Watching different classes respond to the same lesson also shows teachers how common ELL instructional approaches can backfire in math. “How many pencils altogether? Some teachers will say whenever you see ‘all together’ it means add up all the numbers,” Jetter said. “But there are many examples where it may not be that” which could confuse English-learners. “We want students to really understand the problem.”
Math Journals
TEEM also adapts science-lab-style journals to give students more practice writing about and reflecting on their math learning.
“When principals walk through the classrooms and want to know what the class is doing, the quickest way to do that is to ask a child to see his notebook,” Kukuruda said, “because that should have a record of the teacher’s teaching and the student’s learning.”
The notebooks also help teachers provide additional support for young children and those with limited English skills. One kindergarten teacher takes photos of her pupils’ work with blocks or other manipulatives to paste into their notebooks to help them remember what they can’t yet write down. As students progress from grade to grade, they practice writing down and “showing their work” for word problems and writing their reflections on what they learn, what confused them, and what questions they have each day.

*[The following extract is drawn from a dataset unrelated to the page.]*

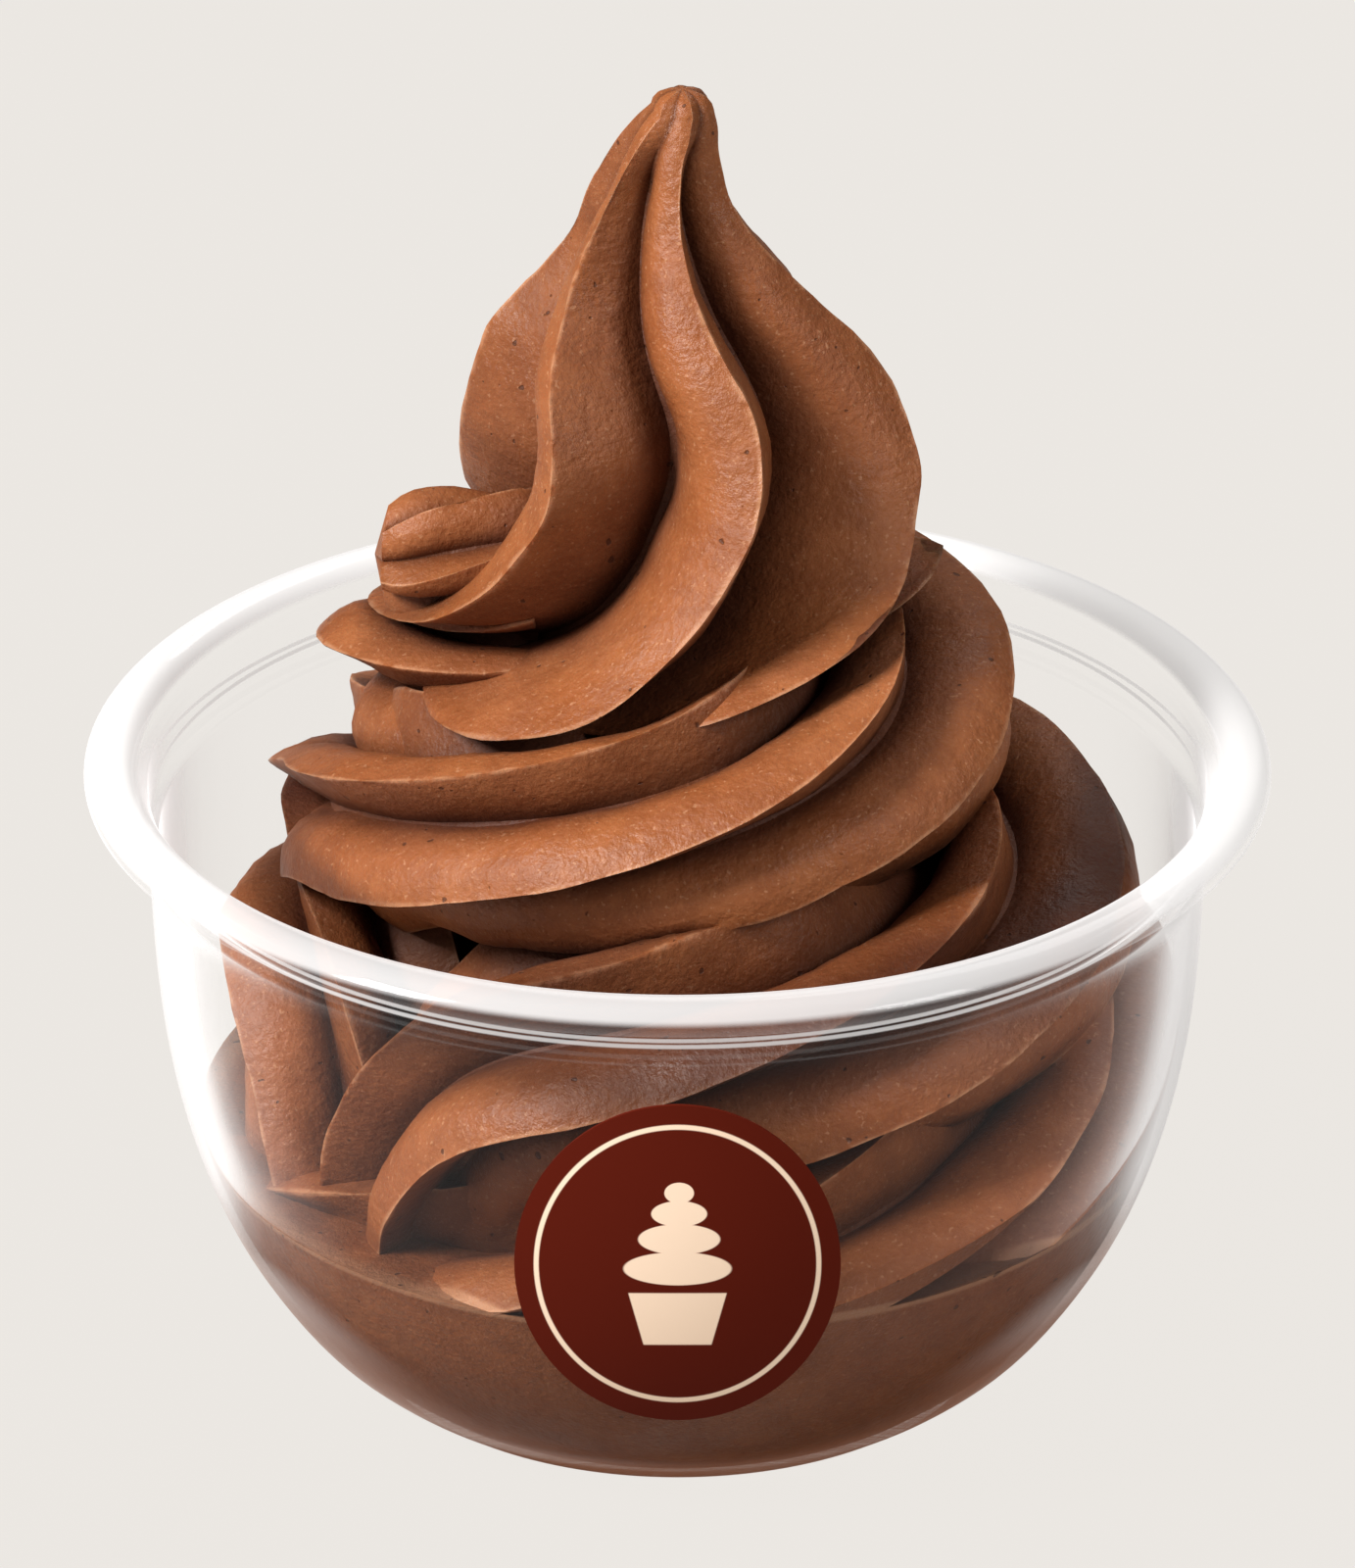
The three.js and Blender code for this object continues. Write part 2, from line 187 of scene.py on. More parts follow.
# The clear bowl is one turned profile of (radius, height) in mm.
bowl = dict(
    turns=160,
    sharp=50,  # degrees
    foot=[(0, 1.6), (18.5, 1.6), (20.0, 0.0)],
    wall=[(25.3, 0.0), (28.2, 2.1), (31.2, 4.9), (34.2, 9.0), (37.0, 14.0), (39.3, 20.0),
          (41.0, 27.0), (42.0, 35.0), (42.5, 45.6)],
    collar=[(43.2, 46.4), (43.3, 46.9), (43.3, 49.9), (43.5, 50.2)],
    lip=[(46.7, 50.5), (47.3, 50.8), (47.5, 51.3), (47.3, 51.9), (46.6, 52.6), (45.7, 52.95),
         (44.9, 53.0), (44.1, 52.8), (43.4, 52.2), (42.8, 51.2), (42.4, 50.2)],
    inside=[(42.3, 47.7), (42.0, 47.0), (41.6, 46.6)],
    innerWall=(2.4, 46),  # heights between which the inside follows the wall
    floor=[(23.5, 2.5), (0, 2.5)],
    wallSteps=6, lipSteps=4,
    wallThick=0.9,
    # how milky the plastic looks, a painted white reflection, from seen square on at 0 to edge on at 1
    milky=[(0.0, 0.0), (0.46, 0.015), (0.56, 0.05), (0.63, 0.12), (0.69, 0.30), (0.75, 0.66), (0.82, 0.96)],
    wet=(8, 26, 0.3, 0.0),  # heights, and how far food against the plastic takes its sheen away
    front=(-14, -34),  # y of the near side, where the band below the lip is clearest
    clearBand=(48.3, 48.7, 51.7, 52.1), clearAtFront=0.75, clearAllRound=0.1,
    # The lip's top, a line round the collar and a faint one where the collar starts also get painted white
    # reflection.
    lipTop=(51.5, 52.1), lipHaze=0.8, lipHazeLessAtFront=0.2,
    line=(47.65, 47.8, 48.0, 48.15), lineHaze=0.62,  # a line round the collar
    seat=(45.8, 46.0, 46.2, 46.4), seatHaze=0.06,  # a faint one where the collar starts
    low=(19, 11), lowEdge=(0.6, 0.82), lowTint=0.8,  # food seen in the sides low down
    footRise=(2.9, 2.2), footTint=0.95,  # and through the foot
    whiteFrom=(8, 23),  # heights over which the brown tint turns to the painted white reflection
    # the skin's colours, and the colours of the painted glow it gives off at the strength glow
    tintColour=srgb(104, 60, 39), tintPaintedGlow=srgb(134, 84, 58),
    paintedWhite=srgb(205, 203, 202), paintedWhiteGlow=srgb(250, 248, 247),
    roughness=0.06, ior=1.45, glow=0.46,
)


def wallOffset(points, gap):  # the wall curve moved inwards
    moved = []
    for i, (r, z) in enumerate(points):
        r0, z0 = points[max(i - 1, 0)]
        r1, z1 = points[min(i + 1, len(points) - 1)]
        tilt = math.atan2(r1 - r0, z1 - z0)
        moved.append((r - gap * math.cos(tilt), z + gap * math.sin(tilt)))
    return moved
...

“Teaching students how to journal, so that all their thoughts are in one place, makes it easier as the year goes on,” said Debbie Baadilla, a 1st grade teacher at neighboring Harvest Valley Elementary and a member of Whyde’s TEEM group. She has found students often go back through their notebooks to remind themselves of how to solve particular problems. “It’s their time management, their document management. It’s not just about math; it’s about putting everything together.”